STATED GOAL: Determine how many lines in these records hold "shown". Only the number is wanted.

************

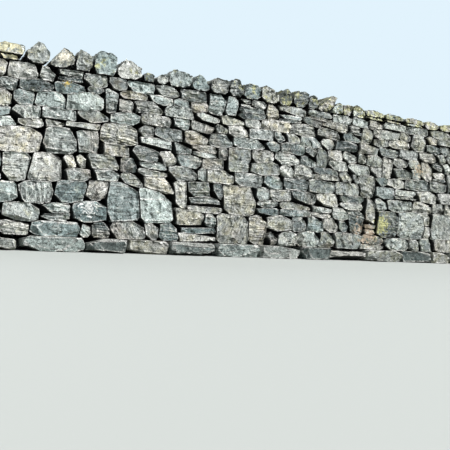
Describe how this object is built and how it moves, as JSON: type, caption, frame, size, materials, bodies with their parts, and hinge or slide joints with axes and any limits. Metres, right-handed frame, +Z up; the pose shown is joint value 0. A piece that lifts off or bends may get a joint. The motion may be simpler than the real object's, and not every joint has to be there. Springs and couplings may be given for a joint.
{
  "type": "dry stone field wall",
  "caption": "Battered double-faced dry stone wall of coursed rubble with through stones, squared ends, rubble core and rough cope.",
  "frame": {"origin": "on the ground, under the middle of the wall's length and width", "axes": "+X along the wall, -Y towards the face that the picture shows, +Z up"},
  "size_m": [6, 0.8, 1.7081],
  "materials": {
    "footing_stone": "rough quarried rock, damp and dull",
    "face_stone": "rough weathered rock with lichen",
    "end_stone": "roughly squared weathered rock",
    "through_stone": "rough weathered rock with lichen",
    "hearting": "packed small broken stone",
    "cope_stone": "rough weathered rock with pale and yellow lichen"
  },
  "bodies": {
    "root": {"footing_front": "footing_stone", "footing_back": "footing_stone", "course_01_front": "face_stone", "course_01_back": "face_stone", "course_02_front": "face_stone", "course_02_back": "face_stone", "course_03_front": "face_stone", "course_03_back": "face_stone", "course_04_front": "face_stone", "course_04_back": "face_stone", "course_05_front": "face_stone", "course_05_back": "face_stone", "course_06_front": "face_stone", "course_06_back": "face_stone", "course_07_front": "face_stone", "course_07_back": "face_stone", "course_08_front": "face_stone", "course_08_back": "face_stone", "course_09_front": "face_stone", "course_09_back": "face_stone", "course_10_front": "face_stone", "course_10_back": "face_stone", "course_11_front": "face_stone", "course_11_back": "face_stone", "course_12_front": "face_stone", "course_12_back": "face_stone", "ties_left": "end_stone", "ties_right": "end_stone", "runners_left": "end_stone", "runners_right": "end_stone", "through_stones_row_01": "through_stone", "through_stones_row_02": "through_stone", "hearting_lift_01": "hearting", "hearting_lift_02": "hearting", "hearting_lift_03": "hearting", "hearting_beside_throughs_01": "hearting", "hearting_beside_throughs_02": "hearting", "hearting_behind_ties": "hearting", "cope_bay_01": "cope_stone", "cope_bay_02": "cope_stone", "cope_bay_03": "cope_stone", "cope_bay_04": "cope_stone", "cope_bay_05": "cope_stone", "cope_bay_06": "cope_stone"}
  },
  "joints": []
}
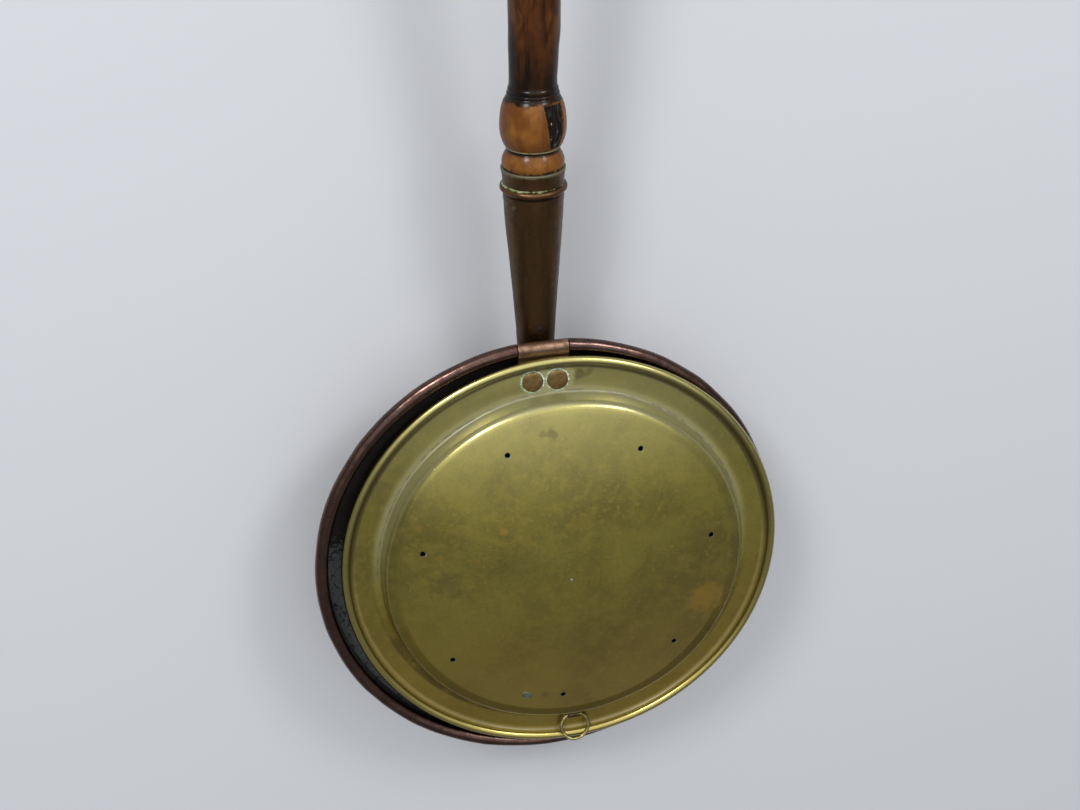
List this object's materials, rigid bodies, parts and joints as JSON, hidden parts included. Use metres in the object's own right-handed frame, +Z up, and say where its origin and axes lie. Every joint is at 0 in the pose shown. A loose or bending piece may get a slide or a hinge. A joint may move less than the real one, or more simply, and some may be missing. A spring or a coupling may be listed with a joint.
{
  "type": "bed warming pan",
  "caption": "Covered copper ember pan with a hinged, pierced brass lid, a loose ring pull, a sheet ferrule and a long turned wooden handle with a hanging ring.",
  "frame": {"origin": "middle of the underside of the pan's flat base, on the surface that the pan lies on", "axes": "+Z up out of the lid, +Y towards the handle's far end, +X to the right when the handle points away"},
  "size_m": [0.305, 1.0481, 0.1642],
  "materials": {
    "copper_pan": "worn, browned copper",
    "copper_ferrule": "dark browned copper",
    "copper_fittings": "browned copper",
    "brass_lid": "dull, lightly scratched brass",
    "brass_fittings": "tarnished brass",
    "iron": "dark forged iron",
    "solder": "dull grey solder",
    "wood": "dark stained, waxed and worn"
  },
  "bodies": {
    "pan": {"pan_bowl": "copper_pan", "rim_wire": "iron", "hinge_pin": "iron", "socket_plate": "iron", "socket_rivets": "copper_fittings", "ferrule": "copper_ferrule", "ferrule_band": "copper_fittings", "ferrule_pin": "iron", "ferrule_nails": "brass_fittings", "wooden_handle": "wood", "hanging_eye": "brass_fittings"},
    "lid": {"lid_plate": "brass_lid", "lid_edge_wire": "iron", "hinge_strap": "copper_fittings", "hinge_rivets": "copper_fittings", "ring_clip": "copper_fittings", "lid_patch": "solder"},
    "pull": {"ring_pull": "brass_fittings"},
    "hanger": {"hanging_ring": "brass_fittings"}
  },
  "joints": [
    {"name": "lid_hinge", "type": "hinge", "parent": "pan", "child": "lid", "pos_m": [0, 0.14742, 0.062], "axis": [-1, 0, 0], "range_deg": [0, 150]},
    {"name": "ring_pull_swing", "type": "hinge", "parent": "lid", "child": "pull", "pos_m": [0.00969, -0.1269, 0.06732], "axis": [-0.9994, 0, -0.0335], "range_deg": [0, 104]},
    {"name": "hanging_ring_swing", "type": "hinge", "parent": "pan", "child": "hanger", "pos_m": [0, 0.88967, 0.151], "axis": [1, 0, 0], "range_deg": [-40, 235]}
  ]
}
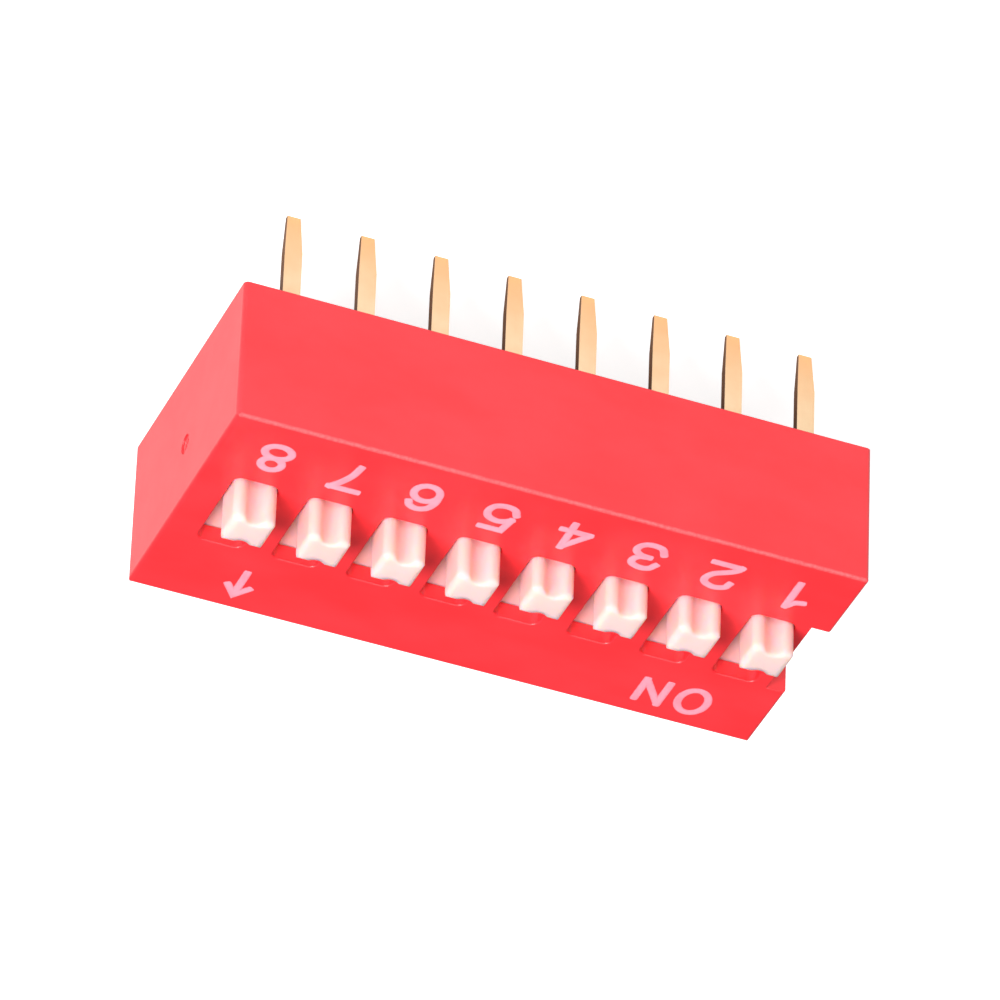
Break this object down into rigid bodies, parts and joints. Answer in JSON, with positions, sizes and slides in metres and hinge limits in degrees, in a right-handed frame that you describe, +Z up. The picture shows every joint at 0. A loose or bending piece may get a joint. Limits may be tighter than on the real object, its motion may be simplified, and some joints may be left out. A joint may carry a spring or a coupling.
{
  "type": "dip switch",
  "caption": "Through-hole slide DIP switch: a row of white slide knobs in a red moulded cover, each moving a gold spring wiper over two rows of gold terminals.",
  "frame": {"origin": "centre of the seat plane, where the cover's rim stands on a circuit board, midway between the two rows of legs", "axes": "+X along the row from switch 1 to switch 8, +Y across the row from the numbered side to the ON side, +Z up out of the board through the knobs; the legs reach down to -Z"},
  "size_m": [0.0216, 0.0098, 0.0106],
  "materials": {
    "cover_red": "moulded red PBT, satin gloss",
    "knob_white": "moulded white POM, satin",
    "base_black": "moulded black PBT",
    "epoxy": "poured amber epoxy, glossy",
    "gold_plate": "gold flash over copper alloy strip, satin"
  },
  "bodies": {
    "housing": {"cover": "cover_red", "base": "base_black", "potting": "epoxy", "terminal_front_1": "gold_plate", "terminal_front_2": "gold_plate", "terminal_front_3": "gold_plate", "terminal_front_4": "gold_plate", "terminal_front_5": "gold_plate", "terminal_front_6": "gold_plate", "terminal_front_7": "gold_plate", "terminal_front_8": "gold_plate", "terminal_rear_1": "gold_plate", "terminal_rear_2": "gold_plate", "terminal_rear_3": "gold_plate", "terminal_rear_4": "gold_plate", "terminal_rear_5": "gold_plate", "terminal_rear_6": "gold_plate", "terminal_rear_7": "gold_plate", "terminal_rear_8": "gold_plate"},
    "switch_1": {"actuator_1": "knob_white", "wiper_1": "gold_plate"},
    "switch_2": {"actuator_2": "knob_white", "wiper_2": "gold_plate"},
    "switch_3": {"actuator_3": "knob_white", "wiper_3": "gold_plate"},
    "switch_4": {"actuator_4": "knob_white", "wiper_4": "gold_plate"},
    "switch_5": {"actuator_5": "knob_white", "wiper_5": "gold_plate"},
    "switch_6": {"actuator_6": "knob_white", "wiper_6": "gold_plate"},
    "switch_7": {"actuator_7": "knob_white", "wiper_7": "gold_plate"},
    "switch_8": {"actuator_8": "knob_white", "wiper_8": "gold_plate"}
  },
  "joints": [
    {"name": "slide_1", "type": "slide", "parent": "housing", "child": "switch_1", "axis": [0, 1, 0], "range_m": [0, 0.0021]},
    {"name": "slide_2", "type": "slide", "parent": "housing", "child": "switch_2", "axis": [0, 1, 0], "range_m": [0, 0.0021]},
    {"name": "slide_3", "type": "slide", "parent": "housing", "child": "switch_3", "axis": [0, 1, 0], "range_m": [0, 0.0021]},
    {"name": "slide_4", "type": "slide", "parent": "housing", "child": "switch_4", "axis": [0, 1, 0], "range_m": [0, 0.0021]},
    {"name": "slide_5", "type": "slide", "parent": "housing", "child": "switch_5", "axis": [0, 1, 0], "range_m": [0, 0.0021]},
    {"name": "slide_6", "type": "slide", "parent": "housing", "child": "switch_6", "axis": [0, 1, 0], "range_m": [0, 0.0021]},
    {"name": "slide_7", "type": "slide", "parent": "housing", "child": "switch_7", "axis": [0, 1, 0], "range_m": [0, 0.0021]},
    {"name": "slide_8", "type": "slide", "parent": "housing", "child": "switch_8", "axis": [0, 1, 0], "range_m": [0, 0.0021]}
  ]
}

************

FINISHED EXERCISE: 2